What you are asked to do → Find and copy lines holding "parts".

(Stored items)
↓↓↓
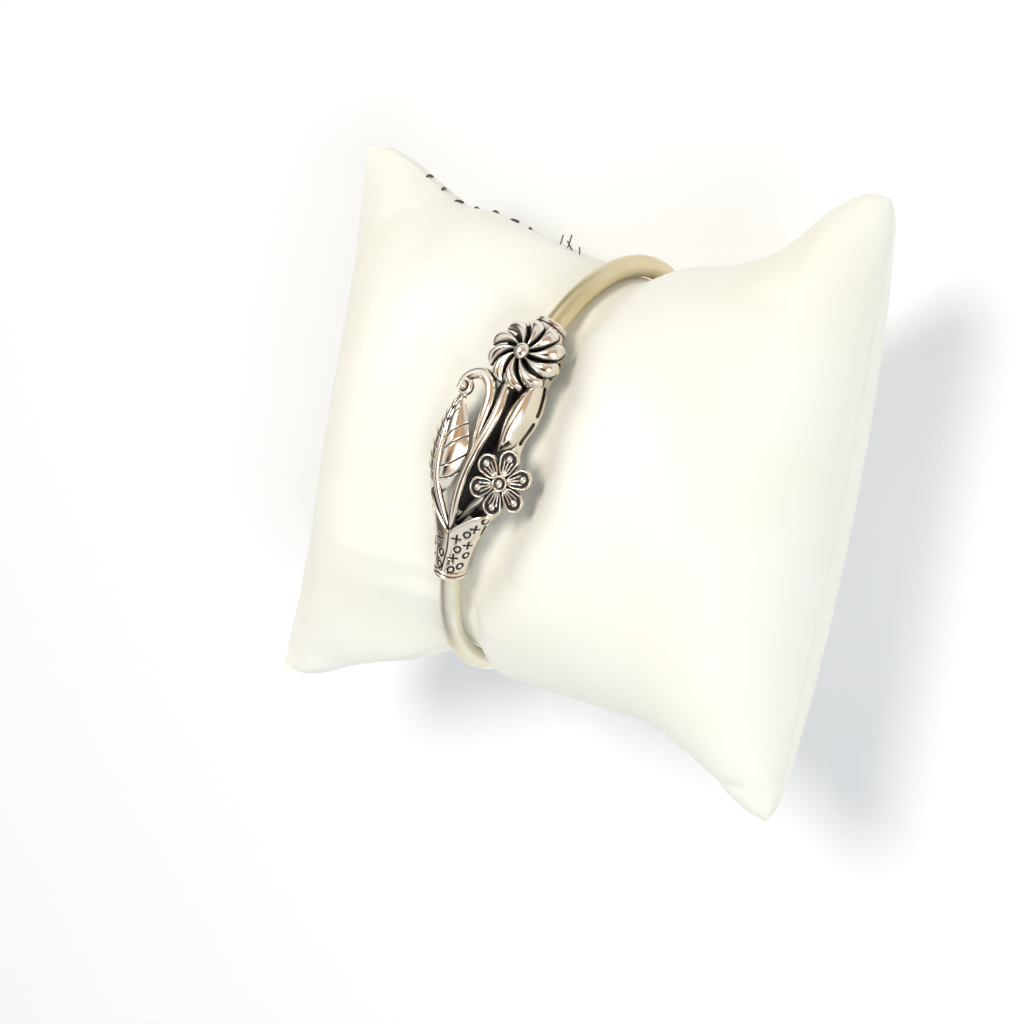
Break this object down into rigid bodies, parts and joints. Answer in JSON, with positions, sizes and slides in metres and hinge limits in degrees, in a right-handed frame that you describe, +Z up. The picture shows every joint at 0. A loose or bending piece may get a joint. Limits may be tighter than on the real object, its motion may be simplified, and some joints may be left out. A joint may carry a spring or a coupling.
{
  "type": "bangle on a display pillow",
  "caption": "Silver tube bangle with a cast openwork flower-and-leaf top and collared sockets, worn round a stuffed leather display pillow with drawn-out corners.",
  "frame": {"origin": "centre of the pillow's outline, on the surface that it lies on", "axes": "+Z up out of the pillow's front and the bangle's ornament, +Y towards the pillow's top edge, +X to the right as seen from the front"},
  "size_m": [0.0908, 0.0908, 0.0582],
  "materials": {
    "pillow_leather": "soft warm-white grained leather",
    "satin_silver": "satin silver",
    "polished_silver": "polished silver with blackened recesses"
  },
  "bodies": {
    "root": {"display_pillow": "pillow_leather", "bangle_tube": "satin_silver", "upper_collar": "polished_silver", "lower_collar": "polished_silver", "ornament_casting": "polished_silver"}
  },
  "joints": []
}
↑↑↑
↓↓↓
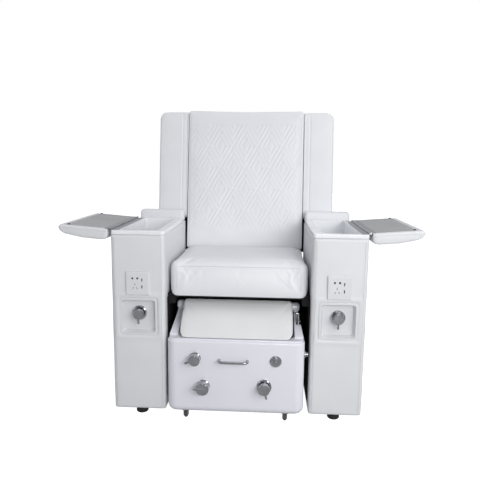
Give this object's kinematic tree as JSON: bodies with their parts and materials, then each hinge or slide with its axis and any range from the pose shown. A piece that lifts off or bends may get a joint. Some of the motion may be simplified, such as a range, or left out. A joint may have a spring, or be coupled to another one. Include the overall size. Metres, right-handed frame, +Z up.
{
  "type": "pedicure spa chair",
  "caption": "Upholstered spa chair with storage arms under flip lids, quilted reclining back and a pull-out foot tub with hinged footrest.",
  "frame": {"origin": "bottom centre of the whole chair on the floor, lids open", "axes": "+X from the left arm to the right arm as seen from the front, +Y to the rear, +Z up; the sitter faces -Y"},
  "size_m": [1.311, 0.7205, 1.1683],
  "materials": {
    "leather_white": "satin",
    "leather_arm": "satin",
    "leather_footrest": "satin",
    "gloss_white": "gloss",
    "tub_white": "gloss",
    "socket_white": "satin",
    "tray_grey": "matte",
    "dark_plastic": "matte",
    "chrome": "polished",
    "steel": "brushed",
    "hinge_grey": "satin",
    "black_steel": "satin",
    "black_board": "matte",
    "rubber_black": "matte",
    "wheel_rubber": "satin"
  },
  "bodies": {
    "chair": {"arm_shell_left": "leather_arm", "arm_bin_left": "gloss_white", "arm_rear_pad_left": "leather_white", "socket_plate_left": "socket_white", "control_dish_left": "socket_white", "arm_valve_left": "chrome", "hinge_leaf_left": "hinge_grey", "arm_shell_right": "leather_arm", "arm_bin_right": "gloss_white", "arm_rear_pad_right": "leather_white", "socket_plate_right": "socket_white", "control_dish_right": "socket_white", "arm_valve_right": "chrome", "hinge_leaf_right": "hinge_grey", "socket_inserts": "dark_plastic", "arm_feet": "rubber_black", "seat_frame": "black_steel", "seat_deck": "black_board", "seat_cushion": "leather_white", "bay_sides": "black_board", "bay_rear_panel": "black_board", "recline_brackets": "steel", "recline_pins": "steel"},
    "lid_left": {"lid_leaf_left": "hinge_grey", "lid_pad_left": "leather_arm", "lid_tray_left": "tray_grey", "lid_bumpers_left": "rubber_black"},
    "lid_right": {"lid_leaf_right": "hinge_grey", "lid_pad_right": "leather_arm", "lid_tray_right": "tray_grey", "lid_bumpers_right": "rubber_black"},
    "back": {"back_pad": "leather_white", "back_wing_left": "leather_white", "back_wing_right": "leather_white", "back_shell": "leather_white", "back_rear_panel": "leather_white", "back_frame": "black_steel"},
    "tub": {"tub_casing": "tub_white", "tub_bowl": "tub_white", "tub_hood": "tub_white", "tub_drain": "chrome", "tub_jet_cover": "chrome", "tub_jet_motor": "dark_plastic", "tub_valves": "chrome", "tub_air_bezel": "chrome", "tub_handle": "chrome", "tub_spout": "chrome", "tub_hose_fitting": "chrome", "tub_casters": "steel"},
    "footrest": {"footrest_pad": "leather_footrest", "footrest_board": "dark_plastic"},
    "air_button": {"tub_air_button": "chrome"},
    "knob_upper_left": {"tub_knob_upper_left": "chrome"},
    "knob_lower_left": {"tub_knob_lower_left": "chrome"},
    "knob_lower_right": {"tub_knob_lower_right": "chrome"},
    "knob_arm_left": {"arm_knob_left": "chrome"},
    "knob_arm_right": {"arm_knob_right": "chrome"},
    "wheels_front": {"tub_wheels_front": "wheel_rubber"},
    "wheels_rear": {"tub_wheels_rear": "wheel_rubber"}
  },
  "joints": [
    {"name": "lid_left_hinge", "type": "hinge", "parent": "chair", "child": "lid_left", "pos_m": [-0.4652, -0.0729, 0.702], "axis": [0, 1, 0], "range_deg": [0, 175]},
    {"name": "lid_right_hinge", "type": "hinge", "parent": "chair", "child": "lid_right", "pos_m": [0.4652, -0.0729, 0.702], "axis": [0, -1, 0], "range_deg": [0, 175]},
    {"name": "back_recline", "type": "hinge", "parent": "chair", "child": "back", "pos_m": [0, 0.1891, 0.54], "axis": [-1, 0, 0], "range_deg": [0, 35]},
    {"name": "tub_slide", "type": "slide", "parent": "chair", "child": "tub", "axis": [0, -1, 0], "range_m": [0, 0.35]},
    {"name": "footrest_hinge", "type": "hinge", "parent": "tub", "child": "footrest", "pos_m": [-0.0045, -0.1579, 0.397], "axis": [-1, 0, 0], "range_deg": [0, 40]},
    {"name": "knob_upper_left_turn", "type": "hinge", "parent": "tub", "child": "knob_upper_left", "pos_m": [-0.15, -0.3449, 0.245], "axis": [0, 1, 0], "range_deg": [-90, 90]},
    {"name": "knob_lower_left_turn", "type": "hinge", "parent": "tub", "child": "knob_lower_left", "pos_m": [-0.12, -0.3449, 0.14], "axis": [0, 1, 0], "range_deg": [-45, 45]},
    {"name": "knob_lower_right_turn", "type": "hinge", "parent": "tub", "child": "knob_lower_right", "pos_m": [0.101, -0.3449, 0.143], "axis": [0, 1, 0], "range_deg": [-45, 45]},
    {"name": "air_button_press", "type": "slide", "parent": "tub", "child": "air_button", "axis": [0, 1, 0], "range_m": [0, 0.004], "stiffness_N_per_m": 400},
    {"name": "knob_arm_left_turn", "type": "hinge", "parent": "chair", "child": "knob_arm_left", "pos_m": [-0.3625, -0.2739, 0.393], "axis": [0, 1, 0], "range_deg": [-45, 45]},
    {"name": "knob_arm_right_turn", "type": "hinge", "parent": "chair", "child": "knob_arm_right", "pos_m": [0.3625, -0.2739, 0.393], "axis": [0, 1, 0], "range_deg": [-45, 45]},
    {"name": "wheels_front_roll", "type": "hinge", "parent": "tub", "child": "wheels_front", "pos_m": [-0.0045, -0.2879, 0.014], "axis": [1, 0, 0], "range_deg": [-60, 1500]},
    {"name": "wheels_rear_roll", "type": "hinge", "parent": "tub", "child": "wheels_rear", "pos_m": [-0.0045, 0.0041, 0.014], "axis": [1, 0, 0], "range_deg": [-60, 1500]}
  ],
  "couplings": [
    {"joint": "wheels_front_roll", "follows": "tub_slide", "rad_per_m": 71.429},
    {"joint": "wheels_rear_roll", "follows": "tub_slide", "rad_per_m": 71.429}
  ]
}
↑↑↑
Exercise result →
Break this object down into rigid bodies, parts and joints. Answer in JSON, with positions, sizes and slides in metres and hinge limits in degrees, in a right-handed frame that you describe, +Z up. The picture shows every joint at 0. A loose or bending piece may get a joint. Limits may be tighter than on the real object, its motion may be simplified, and some joints may be left out. A joint may carry a spring or a coupling.
Give this object's kinematic tree as JSON: bodies with their parts and materials, then each hinge or slide with its axis and any range from the pose shown. A piece that lifts off or bends may get a joint. Some of the motion may be simplified, such as a range, or left out. A joint may have a spring, or be coupled to another one. Include the overall size. Metres, right-handed frame, +Z up.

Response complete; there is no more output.